Have you ever been told to follow your heart, or use your feelings as a guide?
Countless Instagram posts tell us that if it’s the right job for us, it will feel good.
Or if it’s the right relationship, it will feel easy.
But here’s the problem with this advice: Emotional growth often feels TERRIBLE. It feels like dying. When you are growing, you are stretching yourself. You are being vulnerable. You are looking at yourself from different angles and being honest with yourself in new ways.
You are literally creating new neural pathways. You remember being a kid, and feeling your bones literally ache because they were growing? Well, emotional growth can feel painful as well.
If you have self-esteem issues, getting a promotion at work may not feel as great as you had hoped. In fact, it will likely feel awful because you will have lots of opportunities to doubt yourself, to criticize yourself, to challenge what you think is possible for you.
If you have attachment issues, new romantic intimacy you may have desperately wanted will feel difficult because you will confront all your baggage and show up in ways that feel exactly counter to what you learned as a child.
If you were to follow the advice that “what’s right will feel good” about, say, a job opportunity, you would likely never stretch yourself to go beyond what you’ve been socialized to believe about yourself, your abilities, your capacity to lead.
If you were to follow the advice that “a good relationship will feel easy,” then you are likely to chase relationship dynamics that feel familiar over ones that may actually invite you to grow.
The important distinction is to learn to tell the difference between:
(1) things that feel difficult because they require you to learn about yourself and love yourself at a deeper level, and
(2) things that are hard without any redemptive purpose.
Coaching yourself to stay in an abusive relationship or a job that you find at odds with your ethics will feel very difficult, and that difficulty doesn’t in and of itself mean it’s worthwhile to do so.
To get at what is a growth-promoting challenge and what isn’t, you can always ask yourself:
Why do I want to do this work?
Why is it (or is it not!) worth going through the discomfort of whatever this person/situation/job/etc are bringing up for me?

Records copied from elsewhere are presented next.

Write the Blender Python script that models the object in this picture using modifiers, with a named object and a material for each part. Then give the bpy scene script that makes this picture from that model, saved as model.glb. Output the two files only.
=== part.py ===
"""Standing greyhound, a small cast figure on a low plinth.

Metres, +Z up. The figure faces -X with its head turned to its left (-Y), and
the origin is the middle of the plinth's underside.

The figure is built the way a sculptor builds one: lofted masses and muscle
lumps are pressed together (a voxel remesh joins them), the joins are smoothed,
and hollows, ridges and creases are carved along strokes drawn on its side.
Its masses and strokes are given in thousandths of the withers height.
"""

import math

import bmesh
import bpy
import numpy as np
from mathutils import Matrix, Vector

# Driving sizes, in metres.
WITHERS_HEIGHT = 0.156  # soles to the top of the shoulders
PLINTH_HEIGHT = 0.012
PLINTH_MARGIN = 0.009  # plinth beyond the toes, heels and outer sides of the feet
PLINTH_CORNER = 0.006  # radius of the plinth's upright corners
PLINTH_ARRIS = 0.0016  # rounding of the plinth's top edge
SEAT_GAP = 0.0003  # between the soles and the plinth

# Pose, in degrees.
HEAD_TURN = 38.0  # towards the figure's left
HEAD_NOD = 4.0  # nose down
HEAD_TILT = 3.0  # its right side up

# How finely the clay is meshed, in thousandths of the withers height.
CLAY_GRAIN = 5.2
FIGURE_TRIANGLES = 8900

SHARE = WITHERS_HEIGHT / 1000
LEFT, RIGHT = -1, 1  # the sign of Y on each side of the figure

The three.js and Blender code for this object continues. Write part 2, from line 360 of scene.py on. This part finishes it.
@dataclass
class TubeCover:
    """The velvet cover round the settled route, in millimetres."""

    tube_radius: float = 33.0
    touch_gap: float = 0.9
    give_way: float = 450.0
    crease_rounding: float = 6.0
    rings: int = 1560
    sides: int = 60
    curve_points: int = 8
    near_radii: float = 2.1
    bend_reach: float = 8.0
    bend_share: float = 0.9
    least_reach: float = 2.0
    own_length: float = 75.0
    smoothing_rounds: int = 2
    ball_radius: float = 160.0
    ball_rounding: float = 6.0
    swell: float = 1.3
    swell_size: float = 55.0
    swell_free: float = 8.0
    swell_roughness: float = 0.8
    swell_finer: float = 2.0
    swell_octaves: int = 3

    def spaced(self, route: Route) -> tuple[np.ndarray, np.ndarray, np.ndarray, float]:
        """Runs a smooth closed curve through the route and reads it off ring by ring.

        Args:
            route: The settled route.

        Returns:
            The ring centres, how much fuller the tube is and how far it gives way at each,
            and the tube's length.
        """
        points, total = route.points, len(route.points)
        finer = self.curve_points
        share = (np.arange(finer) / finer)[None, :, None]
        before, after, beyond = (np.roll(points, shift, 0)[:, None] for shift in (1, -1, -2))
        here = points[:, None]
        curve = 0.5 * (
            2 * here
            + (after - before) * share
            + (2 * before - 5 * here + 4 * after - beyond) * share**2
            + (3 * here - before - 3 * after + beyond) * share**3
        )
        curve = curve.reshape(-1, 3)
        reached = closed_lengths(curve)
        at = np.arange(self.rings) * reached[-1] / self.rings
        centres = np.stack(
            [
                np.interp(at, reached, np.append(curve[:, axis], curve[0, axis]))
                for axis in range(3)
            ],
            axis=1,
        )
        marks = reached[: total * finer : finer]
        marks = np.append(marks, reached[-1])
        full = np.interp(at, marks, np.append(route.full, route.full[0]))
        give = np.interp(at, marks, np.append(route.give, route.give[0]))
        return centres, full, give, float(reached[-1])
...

What values would doing this work invite me to express?”
And then, when you’ve explored that, you can weigh your answers against the bigger-picture vision you have for yourself and your life.
You may choose to stay in a job with a challenging boss because doing so is an invitation for you to decouple your self-worth and belief in your abilities from an authority figure’s feedback.
You may choose to stay in a relationship with someone whose communication style brings up all your abandonment issues, because you are compatible in other ways and because doing so is an invitation for you to strengthen your ability to create your own sense of security within your relationship to yourself.
Or you may choose to leave a relationship or job, because doing so aligns with your values and is an invitation for you to grow in a different way. For instance, are you staying because you think you don’t deserve better? Are you staying because you don’t think you can find love elsewhere, or because you think you can’t succeed on your own?
If so, leaving certainly won’t feel easy or comfortable – but it still may be the best decision for you.
Not because it feels good, but because it aligns with your values and how you want to grow in the world.
Rather than using your feelings to guide you, I invite you to use your feelings as information to learn more about yourself. If something feels terrible, explore why it feels terrible. If something seems hard, explore what it’s bringing up for you that makes it feel so difficult. And then, with that information, you can explore the values you want to use to guide your life. The goals that you want to create.
Within this framework, you can ask yourself: Am I learning and growing in a way that expands me? Or am I trying to feel better about a challenge or difficulty that’s keeping me small? Does the growth I will experience align with who I want to be in the world and what I want to learn?
If you use these questions as your north star, you will make decisions that grow you and your life, even when it feels difficult or painful to do so.